▸ **BRIEF**:
Count how many lines hold the word "this" and give that number as the whole answer.

============

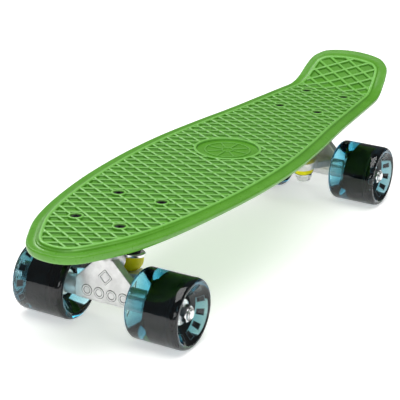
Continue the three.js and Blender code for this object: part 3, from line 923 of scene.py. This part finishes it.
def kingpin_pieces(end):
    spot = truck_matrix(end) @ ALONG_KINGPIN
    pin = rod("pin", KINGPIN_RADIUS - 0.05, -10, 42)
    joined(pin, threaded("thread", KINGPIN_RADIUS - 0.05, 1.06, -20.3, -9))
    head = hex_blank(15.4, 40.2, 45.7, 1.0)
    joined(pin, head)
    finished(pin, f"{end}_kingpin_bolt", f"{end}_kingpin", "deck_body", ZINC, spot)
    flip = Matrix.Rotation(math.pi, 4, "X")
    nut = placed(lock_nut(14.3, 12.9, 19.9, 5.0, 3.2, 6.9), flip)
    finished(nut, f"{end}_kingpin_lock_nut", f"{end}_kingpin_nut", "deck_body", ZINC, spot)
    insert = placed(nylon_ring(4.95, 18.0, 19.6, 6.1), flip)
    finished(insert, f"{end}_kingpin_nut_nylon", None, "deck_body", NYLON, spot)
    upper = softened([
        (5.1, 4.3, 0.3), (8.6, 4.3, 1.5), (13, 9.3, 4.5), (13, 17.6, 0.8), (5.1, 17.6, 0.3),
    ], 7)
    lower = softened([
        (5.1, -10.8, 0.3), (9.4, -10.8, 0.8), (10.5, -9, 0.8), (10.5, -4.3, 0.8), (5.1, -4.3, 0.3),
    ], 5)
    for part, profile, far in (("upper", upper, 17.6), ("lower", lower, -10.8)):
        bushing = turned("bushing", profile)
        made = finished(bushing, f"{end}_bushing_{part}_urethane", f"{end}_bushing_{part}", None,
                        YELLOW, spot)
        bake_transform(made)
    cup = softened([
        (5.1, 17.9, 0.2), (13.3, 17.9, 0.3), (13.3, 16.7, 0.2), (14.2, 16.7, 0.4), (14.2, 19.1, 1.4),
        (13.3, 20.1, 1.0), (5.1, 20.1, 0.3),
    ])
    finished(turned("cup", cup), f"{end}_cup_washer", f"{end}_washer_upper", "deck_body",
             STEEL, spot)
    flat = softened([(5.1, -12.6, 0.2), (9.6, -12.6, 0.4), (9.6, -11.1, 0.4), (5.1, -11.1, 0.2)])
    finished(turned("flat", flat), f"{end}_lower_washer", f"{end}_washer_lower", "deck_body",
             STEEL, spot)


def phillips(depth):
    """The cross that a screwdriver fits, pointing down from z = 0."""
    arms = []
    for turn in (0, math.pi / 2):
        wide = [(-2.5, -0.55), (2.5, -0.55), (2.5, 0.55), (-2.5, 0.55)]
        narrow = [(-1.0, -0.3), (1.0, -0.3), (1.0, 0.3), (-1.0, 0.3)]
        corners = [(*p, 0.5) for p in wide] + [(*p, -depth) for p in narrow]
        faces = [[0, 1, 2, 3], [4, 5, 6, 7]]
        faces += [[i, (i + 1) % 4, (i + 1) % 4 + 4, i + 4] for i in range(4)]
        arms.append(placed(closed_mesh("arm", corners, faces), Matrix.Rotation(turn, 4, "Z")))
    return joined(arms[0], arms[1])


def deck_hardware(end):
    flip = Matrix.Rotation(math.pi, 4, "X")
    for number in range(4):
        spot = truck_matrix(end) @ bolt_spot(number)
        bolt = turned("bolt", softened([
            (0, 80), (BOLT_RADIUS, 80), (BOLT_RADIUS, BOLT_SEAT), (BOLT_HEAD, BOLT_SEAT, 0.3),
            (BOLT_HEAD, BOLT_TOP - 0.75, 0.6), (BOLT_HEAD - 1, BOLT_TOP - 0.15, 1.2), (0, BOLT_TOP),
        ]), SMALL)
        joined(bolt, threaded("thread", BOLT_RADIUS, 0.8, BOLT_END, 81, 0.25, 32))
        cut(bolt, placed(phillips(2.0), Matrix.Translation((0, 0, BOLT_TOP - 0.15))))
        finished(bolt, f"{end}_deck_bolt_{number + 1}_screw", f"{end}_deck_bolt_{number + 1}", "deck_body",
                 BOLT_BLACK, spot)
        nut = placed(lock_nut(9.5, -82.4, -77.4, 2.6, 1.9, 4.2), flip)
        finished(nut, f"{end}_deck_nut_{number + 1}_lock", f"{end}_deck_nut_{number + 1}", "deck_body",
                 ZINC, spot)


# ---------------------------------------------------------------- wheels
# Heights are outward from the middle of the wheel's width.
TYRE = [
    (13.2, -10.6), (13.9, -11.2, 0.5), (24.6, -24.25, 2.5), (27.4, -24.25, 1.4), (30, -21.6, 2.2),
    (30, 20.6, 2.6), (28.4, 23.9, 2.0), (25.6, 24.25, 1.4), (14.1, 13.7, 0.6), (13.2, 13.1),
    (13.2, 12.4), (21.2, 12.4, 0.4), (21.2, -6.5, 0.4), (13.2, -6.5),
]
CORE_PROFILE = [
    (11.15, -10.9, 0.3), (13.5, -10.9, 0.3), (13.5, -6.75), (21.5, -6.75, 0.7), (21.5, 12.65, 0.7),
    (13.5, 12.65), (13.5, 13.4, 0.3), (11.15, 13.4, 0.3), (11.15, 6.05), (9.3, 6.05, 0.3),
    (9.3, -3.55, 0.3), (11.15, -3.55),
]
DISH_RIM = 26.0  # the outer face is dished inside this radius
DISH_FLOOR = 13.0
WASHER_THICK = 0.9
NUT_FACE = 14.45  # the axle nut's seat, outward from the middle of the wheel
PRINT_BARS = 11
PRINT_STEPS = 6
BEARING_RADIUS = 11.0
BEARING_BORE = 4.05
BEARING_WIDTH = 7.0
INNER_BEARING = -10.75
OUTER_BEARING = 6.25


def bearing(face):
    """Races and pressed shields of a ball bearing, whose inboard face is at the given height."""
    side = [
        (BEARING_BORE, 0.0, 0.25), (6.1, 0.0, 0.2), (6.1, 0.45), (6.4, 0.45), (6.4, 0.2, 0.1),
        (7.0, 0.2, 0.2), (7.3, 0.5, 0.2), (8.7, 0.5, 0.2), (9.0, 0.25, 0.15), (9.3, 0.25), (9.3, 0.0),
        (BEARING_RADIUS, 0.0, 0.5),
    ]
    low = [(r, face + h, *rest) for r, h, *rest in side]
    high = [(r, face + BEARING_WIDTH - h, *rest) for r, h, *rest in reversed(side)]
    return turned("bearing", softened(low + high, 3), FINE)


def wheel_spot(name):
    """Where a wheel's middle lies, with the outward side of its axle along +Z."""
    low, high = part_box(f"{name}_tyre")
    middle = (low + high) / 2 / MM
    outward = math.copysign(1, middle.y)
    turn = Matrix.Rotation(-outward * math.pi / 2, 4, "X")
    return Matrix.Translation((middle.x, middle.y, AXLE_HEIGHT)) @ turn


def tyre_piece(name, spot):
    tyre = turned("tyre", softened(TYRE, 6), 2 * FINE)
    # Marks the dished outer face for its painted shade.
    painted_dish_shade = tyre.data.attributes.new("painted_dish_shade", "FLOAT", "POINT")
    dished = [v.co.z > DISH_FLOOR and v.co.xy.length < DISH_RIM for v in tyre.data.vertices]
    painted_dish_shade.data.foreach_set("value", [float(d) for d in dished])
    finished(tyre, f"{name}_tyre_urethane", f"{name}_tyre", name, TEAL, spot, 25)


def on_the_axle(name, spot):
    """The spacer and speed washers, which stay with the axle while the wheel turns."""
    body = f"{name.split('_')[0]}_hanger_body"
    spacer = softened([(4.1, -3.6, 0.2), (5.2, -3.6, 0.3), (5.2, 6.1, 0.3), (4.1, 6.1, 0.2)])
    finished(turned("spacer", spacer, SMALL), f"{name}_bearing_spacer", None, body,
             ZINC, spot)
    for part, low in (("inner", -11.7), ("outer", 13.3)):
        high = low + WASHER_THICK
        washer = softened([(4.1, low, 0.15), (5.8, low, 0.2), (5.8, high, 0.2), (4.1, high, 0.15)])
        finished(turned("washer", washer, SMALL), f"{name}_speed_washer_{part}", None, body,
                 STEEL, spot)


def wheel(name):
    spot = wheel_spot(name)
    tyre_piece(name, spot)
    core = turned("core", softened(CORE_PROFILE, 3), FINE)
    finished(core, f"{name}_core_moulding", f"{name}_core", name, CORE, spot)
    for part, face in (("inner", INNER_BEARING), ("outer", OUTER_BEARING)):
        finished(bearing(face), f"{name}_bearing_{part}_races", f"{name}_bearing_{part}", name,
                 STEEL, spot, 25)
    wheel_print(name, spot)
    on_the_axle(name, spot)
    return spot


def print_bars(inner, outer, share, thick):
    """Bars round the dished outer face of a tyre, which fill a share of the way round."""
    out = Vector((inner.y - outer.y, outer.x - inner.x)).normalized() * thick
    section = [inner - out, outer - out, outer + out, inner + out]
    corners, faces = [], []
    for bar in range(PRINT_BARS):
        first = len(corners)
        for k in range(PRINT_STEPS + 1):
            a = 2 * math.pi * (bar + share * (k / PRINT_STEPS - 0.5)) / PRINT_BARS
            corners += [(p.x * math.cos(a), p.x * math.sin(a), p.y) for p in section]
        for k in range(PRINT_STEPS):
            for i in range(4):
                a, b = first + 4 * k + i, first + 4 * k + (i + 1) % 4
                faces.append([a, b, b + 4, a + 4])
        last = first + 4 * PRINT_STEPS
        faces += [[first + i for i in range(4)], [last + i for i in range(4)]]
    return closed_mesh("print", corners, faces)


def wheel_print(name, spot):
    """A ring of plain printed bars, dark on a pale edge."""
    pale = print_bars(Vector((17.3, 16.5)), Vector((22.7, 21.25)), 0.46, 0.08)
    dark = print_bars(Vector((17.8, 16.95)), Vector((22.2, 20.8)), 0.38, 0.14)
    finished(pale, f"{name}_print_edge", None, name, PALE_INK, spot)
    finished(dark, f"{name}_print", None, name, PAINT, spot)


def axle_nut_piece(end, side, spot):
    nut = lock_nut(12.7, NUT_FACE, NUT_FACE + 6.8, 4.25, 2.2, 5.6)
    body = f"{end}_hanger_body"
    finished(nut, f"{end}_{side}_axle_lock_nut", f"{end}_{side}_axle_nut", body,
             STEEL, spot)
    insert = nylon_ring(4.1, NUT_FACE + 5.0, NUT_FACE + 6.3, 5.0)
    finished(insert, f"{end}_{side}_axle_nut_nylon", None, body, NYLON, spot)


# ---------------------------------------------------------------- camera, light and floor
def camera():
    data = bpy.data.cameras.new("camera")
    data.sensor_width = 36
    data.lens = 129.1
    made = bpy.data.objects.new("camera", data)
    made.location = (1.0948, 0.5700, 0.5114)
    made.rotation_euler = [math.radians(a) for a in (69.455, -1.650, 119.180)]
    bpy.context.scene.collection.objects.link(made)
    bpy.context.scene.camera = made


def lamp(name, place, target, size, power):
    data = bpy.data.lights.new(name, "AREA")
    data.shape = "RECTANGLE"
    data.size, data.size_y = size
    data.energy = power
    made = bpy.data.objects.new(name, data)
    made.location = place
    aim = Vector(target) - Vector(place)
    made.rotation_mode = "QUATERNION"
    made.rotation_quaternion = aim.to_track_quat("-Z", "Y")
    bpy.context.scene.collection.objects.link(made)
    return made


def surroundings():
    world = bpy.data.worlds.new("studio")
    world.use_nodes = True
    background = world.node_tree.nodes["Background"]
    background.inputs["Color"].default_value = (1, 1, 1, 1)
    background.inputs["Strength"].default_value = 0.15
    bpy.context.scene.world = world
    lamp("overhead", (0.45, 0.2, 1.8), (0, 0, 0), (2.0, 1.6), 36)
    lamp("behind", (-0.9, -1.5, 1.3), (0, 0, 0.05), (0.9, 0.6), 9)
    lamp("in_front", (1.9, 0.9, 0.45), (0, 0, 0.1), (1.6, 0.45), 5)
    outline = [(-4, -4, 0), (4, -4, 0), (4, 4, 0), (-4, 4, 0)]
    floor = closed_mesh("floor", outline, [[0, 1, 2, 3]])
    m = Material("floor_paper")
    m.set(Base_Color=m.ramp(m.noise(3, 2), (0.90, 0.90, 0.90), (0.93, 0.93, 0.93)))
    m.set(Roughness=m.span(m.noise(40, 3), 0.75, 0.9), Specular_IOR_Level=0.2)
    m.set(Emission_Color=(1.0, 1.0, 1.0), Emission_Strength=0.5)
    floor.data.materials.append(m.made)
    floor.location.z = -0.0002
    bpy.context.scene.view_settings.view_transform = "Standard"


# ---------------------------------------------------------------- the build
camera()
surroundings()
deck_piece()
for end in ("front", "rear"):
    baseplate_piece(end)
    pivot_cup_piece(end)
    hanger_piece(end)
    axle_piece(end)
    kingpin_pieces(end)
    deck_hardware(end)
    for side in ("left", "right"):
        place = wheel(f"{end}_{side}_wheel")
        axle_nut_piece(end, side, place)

============

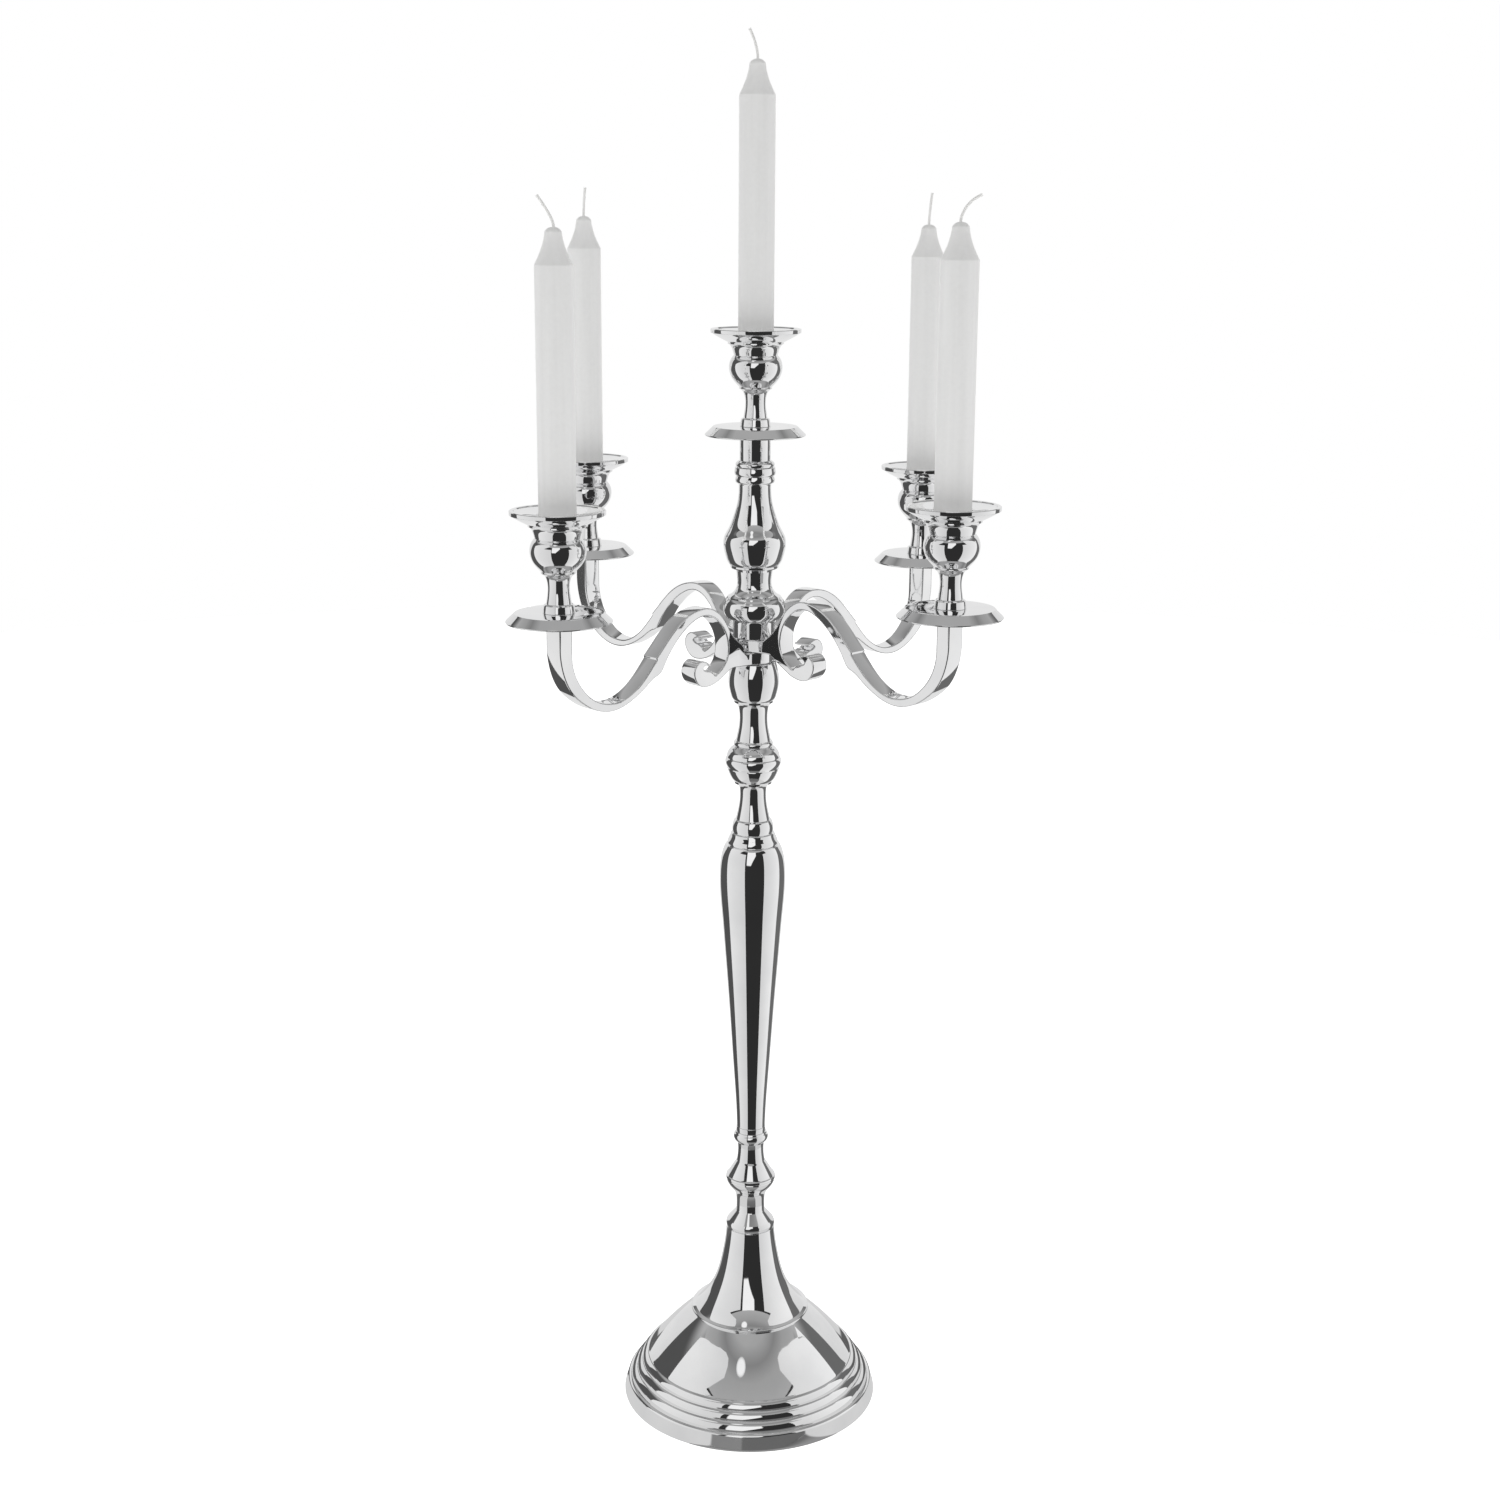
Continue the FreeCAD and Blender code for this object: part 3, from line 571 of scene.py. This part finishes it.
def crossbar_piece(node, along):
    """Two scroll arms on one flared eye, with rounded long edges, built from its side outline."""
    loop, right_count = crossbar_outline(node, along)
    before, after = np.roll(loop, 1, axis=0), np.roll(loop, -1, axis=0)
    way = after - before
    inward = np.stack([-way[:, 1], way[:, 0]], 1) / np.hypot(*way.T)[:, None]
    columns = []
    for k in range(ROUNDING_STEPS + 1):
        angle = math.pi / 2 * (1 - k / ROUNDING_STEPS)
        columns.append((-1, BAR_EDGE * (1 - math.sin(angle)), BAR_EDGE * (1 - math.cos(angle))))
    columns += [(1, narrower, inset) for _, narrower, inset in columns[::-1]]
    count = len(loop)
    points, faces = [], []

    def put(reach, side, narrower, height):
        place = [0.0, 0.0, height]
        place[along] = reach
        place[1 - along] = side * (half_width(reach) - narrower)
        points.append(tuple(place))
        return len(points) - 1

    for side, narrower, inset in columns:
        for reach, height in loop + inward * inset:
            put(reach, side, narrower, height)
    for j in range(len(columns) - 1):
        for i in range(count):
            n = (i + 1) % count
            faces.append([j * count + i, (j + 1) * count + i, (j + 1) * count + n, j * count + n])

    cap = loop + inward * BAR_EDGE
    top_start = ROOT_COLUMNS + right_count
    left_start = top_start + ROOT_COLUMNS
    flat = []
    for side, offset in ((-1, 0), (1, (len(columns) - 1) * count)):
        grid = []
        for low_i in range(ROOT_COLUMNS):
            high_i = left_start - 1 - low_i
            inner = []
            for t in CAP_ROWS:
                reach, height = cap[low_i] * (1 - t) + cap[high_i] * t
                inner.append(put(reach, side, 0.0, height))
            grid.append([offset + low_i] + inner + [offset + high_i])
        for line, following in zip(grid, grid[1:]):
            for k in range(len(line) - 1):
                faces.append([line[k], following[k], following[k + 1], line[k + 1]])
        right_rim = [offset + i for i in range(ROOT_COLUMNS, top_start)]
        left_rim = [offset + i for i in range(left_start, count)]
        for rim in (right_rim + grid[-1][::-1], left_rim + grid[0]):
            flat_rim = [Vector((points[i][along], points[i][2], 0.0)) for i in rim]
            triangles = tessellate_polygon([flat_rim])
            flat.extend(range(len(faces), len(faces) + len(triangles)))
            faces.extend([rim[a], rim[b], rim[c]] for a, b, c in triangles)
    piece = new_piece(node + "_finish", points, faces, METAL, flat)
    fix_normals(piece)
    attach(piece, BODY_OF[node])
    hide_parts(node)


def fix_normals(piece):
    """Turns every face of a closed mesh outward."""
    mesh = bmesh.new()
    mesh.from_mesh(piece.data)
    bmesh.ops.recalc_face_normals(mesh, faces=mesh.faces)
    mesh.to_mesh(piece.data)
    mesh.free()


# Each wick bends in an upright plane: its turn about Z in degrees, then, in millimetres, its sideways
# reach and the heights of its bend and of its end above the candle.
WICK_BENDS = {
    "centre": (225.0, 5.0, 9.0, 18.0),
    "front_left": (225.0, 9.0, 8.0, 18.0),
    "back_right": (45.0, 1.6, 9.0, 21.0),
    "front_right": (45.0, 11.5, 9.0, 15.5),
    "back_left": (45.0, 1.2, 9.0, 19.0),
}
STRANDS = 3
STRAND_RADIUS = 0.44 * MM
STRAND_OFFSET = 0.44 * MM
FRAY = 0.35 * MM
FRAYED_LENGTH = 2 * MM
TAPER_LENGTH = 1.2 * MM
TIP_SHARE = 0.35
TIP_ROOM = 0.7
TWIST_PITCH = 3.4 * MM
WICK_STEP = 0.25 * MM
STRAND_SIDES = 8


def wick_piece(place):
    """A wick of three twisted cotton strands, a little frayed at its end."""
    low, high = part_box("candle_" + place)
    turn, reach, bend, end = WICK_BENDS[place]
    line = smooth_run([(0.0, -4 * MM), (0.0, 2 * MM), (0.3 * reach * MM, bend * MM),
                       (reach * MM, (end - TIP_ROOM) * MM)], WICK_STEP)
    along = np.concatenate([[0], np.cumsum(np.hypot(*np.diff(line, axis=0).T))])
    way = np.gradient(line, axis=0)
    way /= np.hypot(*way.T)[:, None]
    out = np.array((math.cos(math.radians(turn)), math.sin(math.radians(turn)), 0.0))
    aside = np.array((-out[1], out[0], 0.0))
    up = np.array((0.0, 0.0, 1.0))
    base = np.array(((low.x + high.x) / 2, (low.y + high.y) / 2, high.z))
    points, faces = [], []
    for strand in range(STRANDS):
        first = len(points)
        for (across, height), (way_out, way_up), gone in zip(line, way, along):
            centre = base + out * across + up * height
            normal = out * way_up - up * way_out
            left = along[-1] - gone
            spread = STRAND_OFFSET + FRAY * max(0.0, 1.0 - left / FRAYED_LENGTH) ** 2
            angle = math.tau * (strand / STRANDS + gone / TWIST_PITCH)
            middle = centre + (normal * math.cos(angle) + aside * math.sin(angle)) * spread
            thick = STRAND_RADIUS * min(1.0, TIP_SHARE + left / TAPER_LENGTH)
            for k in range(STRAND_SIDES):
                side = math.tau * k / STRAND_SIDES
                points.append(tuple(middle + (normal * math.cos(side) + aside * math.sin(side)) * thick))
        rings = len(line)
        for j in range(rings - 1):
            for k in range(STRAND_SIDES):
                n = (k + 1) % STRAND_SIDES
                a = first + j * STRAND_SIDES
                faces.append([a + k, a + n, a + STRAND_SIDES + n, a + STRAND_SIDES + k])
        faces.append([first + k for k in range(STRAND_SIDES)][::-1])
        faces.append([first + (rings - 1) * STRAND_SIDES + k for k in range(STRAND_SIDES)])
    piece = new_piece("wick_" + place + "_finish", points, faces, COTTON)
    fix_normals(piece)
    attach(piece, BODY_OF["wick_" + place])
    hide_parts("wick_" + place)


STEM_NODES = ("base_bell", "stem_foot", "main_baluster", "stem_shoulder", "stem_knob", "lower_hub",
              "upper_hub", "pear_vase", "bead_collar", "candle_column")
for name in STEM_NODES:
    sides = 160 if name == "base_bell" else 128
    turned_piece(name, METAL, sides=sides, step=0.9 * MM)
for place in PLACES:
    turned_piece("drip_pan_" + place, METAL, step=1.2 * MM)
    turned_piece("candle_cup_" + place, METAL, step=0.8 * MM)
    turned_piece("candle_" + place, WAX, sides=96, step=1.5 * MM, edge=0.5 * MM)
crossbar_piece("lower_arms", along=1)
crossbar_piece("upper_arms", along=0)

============

▸ **THE ANSWER**:
3